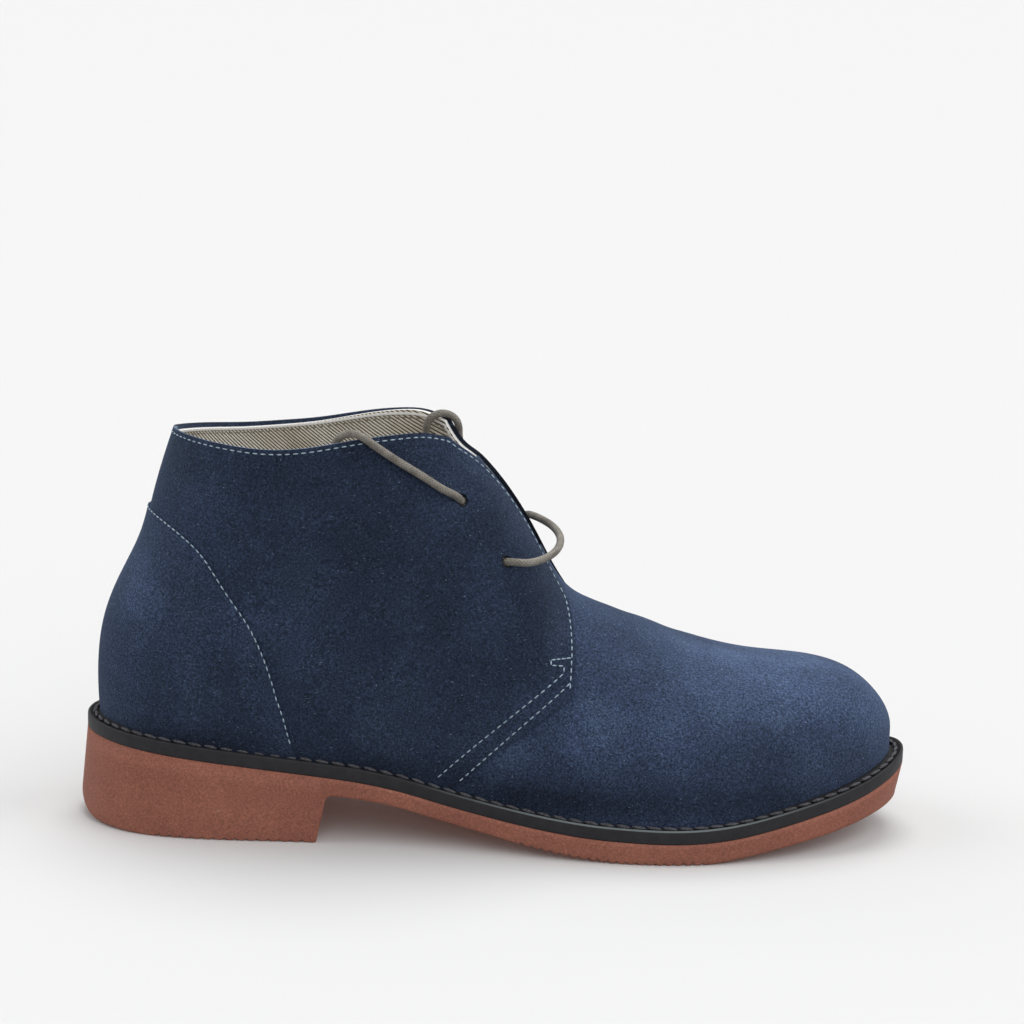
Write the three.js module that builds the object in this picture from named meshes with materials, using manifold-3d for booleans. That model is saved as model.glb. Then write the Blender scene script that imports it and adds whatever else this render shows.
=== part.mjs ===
// A suede chukka boot for the right foot, in millimetres, +Z up, toe towards +X, the foot's inner (medial)
// side at +Y. The boot is drawn from its heel end, x = 0, and the group shifts it so that the origin is
// under the middle of the sole.
// Pieces: outsole with its heel, welt, insole, upper (vamp and both quarters), heel counter, tongue and
// lace.
import * as THREE from "three";
import { mergeVertices } from "three/addons/utils/BufferGeometryUtils.js";
import Module from "manifold-3d";

const wasm = await Module();
wasm.setup();

// ---- Driving dimensions ----
const LENGTH = 305; // sole, heel end to toe tip
const BALL_WIDTH = 106; // sole, across the ball
const INSTEP = 88; // top of the vamp at the throat, above the floor
const COLLAR_BACK = 145; // collar at the back seam, above the floor
const BREAST = 92; // heel end to the top of the heel's front face

// ---- Thicknesses and gaps ----
const GAP = 0.3; // between pieces that touch
const WELT = 4.9;
const INSOLE = 3;
const LEDGE = 4.2; // how far the welt stands out past the upper
const WALL = 2.2; // vamp, suede and lining
const LAP = 1; // the quarters lie this much proud of the vamp
const QUARTER = 2.8; // quarters, suede and lining
const COUNTER = 1.1;
const TONGUE = 1.8;
const LACE = 2.8; // diameter
const LACE_HOLE = 4;

const clamp = (v, low, high) => Math.min(high, Math.max(low, v));
const steps = (n, low = 0, high = 1) => Array.from({ length: n + 1 }, (_, i) => low + ((high - low) * i) / n);
const ease = (v) => {
  const c = clamp(v, 0, 1);
  return c * c * (3 - 2 * c);
};

// A natural cubic spline through [place, value] pairs.
function spline(points) {
  const n = points.length - 1;
  const h = steps(n - 1, 0, n - 1).map((i) => points[i + 1][0] - points[i][0]);
  const slope = h.map((step, i) => (points[i + 1][1] - points[i][1]) / step);
  const bend = new Array(n + 1).fill(0);
  const upper = new Array(n + 1).fill(0);
  for (let i = 1; i < n; i++) {
    const pivot = 2 * (h[i - 1] + h[i]) - h[i - 1] * upper[i - 1];
    upper[i] = h[i] / pivot;
    bend[i] = (6 * (slope[i] - slope[i - 1]) - h[i - 1] * bend[i - 1]) / pivot;
  }
  for (let i = n - 1; i > 0; i--) bend[i] -= upper[i] * bend[i + 1];
  return (place) => {
    const p = clamp(place, points[0][0], points[n][0]);
    let i = 0;
    while (i < n - 1 && p > points[i + 1][0]) i++;
    const a = (points[i + 1][0] - p) / h[i];
    const b = 1 - a;
    const cubic = ((a ** 3 - a) * bend[i] + (b ** 3 - b) * bend[i + 1]) * (h[i] ** 2 / 6);
    return a * points[i][1] + b * points[i + 1][1] + cubic;
  };
}

// ---- Stations: an angle from 0 at the heel end to PI at the toe tip, so that both ends come out round ----
const turnAt = (percent) => Math.acos(clamp(1 - percent / 50, -1, 1));
const column = (rows, name) => spline(rows.map((row) => [turnAt(row.at), row[name]]));

// Sole outline: at is in % of LENGTH, the half widths from the bent axis are in % of BALL_WIDTH.
const PLAN = [
  { at: 0, lateral: 0, medial: 0 },
  { at: 2, lateral: 16.6, medial: 16.4 },
  { at: 6, lateral: 26.8, medial: 26.2 },
  { at: 12, lateral: 32.4, medial: 31.6 },
  { at: 20, lateral: 34, medial: 32.8 },
  { at: 28, lateral: 34, medial: 31 },
  { at: 36, lateral: 35, medial: 28.6 },
  { at: 46, lateral: 39.5, medial: 29.5 },
  { at: 56, lateral: 46.5, medial: 35.6 },
  { at: 64, lateral: 51.2, medial: 41 },
  { at: 71, lateral: 52.8, medial: 44.6 },
  { at: 79, lateral: 49.6, medial: 45.3 },
  { at: 86, lateral: 43, medial: 41 },
  { at: 92, lateral: 34, medial: 33.4 },
  { at: 96.5, lateral: 23.4, medial: 23.4 },
  { at: 99, lateral: 12.8, medial: 12.8 },
  { at: 100, lateral: 0, medial: 0 },
];
const planHalf = { [-1]: column(PLAN, "lateral"), [1]: column(PLAN, "medial") };
const soleHalf = (turn, side) => (planHalf[side](turn) * BALL_WIDTH) / 100;
const TOE_SWING = 6; // the axis bends this far inwards by the toe tip
const axisY = (x) => TOE_SWING * ease((x / LENGTH - 0.35) / 0.65);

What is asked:
Reproduce every line of the material above exactly.

Solution:
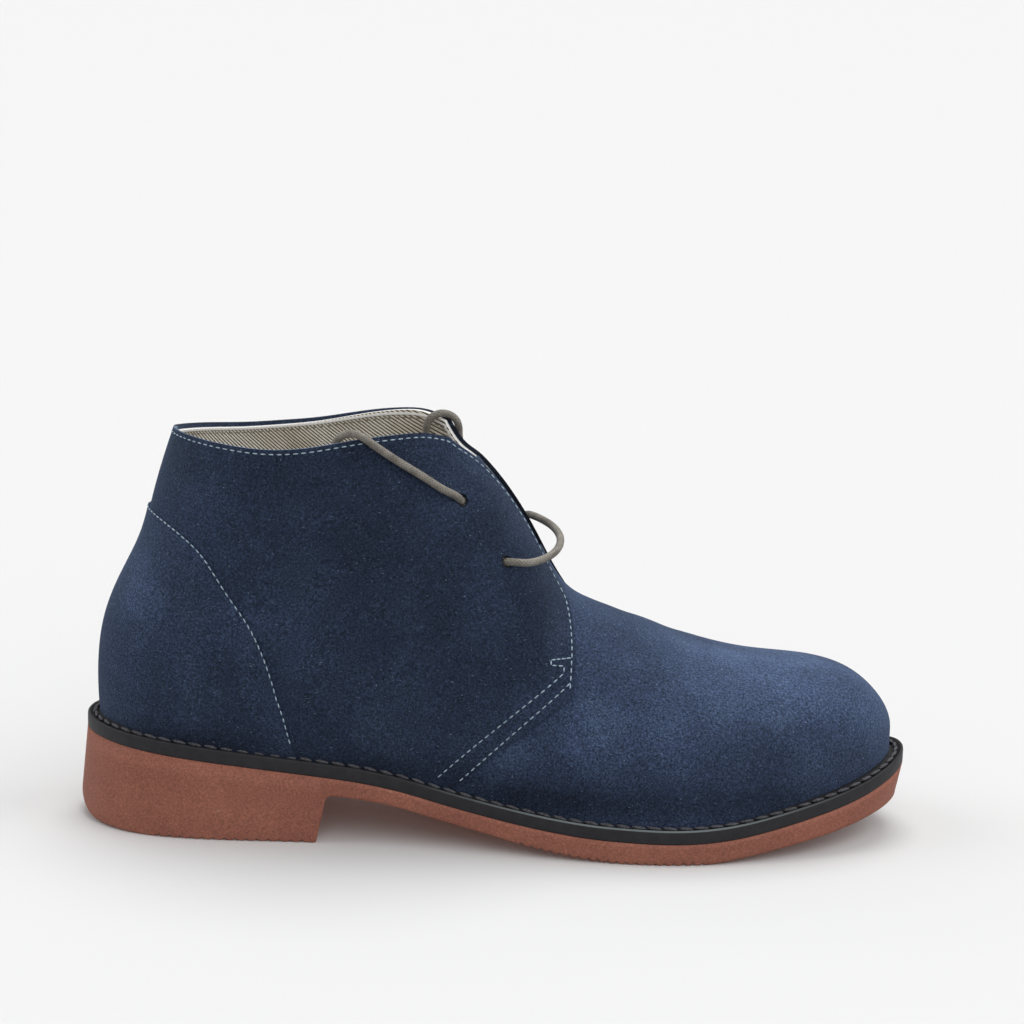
Write the three.js module that builds the object in this picture from named meshes with materials, using manifold-3d for booleans. That model is saved as model.glb. Then write the Blender scene script that imports it and adds whatever else this render shows.
=== part.mjs ===
// A suede chukka boot for the right foot, in millimetres, +Z up, toe towards +X, the foot's inner (medial)
// side at +Y. The boot is drawn from its heel end, x = 0, and the group shifts it so that the origin is
// under the middle of the sole.
// Pieces: outsole with its heel, welt, insole, upper (vamp and both quarters), heel counter, tongue and
// lace.
import * as THREE from "three";
import { mergeVertices } from "three/addons/utils/BufferGeometryUtils.js";
import Module from "manifold-3d";

const wasm = await Module();
wasm.setup();

// ---- Driving dimensions ----
const LENGTH = 305; // sole, heel end to toe tip
const BALL_WIDTH = 106; // sole, across the ball
const INSTEP = 88; // top of the vamp at the throat, above the floor
const COLLAR_BACK = 145; // collar at the back seam, above the floor
const BREAST = 92; // heel end to the top of the heel's front face

// ---- Thicknesses and gaps ----
const GAP = 0.3; // between pieces that touch
const WELT = 4.9;
const INSOLE = 3;
const LEDGE = 4.2; // how far the welt stands out past the upper
const WALL = 2.2; // vamp, suede and lining
const LAP = 1; // the quarters lie this much proud of the vamp
const QUARTER = 2.8; // quarters, suede and lining
const COUNTER = 1.1;
const TONGUE = 1.8;
const LACE = 2.8; // diameter
const LACE_HOLE = 4;

const clamp = (v, low, high) => Math.min(high, Math.max(low, v));
const steps = (n, low = 0, high = 1) => Array.from({ length: n + 1 }, (_, i) => low + ((high - low) * i) / n);
const ease = (v) => {
  const c = clamp(v, 0, 1);
  return c * c * (3 - 2 * c);
};

// A natural cubic spline through [place, value] pairs.
function spline(points) {
  const n = points.length - 1;
  const h = steps(n - 1, 0, n - 1).map((i) => points[i + 1][0] - points[i][0]);
  const slope = h.map((step, i) => (points[i + 1][1] - points[i][1]) / step);
  const bend = new Array(n + 1).fill(0);
  const upper = new Array(n + 1).fill(0);
  for (let i = 1; i < n; i++) {
    const pivot = 2 * (h[i - 1] + h[i]) - h[i - 1] * upper[i - 1];
    upper[i] = h[i] / pivot;
    bend[i] = (6 * (slope[i] - slope[i - 1]) - h[i - 1] * bend[i - 1]) / pivot;
  }
  for (let i = n - 1; i > 0; i--) bend[i] -= upper[i] * bend[i + 1];
  return (place) => {
    const p = clamp(place, points[0][0], points[n][0]);
    let i = 0;
    while (i < n - 1 && p > points[i + 1][0]) i++;
    const a = (points[i + 1][0] - p) / h[i];
    const b = 1 - a;
    const cubic = ((a ** 3 - a) * bend[i] + (b ** 3 - b) * bend[i + 1]) * (h[i] ** 2 / 6);
    return a * points[i][1] + b * points[i + 1][1] + cubic;
  };
}

// ---- Stations: an angle from 0 at the heel end to PI at the toe tip, so that both ends come out round ----
const turnAt = (percent) => Math.acos(clamp(1 - percent / 50, -1, 1));
const column = (rows, name) => spline(rows.map((row) => [turnAt(row.at), row[name]]));

// Sole outline: at is in % of LENGTH, the half widths from the bent axis are in % of BALL_WIDTH.
const PLAN = [
  { at: 0, lateral: 0, medial: 0 },
  { at: 2, lateral: 16.6, medial: 16.4 },
  { at: 6, lateral: 26.8, medial: 26.2 },
  { at: 12, lateral: 32.4, medial: 31.6 },
  { at: 20, lateral: 34, medial: 32.8 },
  { at: 28, lateral: 34, medial: 31 },
  { at: 36, lateral: 35, medial: 28.6 },
  { at: 46, lateral: 39.5, medial: 29.5 },
  { at: 56, lateral: 46.5, medial: 35.6 },
  { at: 64, lateral: 51.2, medial: 41 },
  { at: 71, lateral: 52.8, medial: 44.6 },
  { at: 79, lateral: 49.6, medial: 45.3 },
  { at: 86, lateral: 43, medial: 41 },
  { at: 92, lateral: 34, medial: 33.4 },
  { at: 96.5, lateral: 23.4, medial: 23.4 },
  { at: 99, lateral: 12.8, medial: 12.8 },
  { at: 100, lateral: 0, medial: 0 },
];
const planHalf = { [-1]: column(PLAN, "lateral"), [1]: column(PLAN, "medial") };
const soleHalf = (turn, side) => (planHalf[side](turn) * BALL_WIDTH) / 100;
const TOE_SWING = 6; // the axis bends this far inwards by the toe tip
const axisY = (x) => TOE_SWING * ease((x / LENGTH - 0.35) / 0.65);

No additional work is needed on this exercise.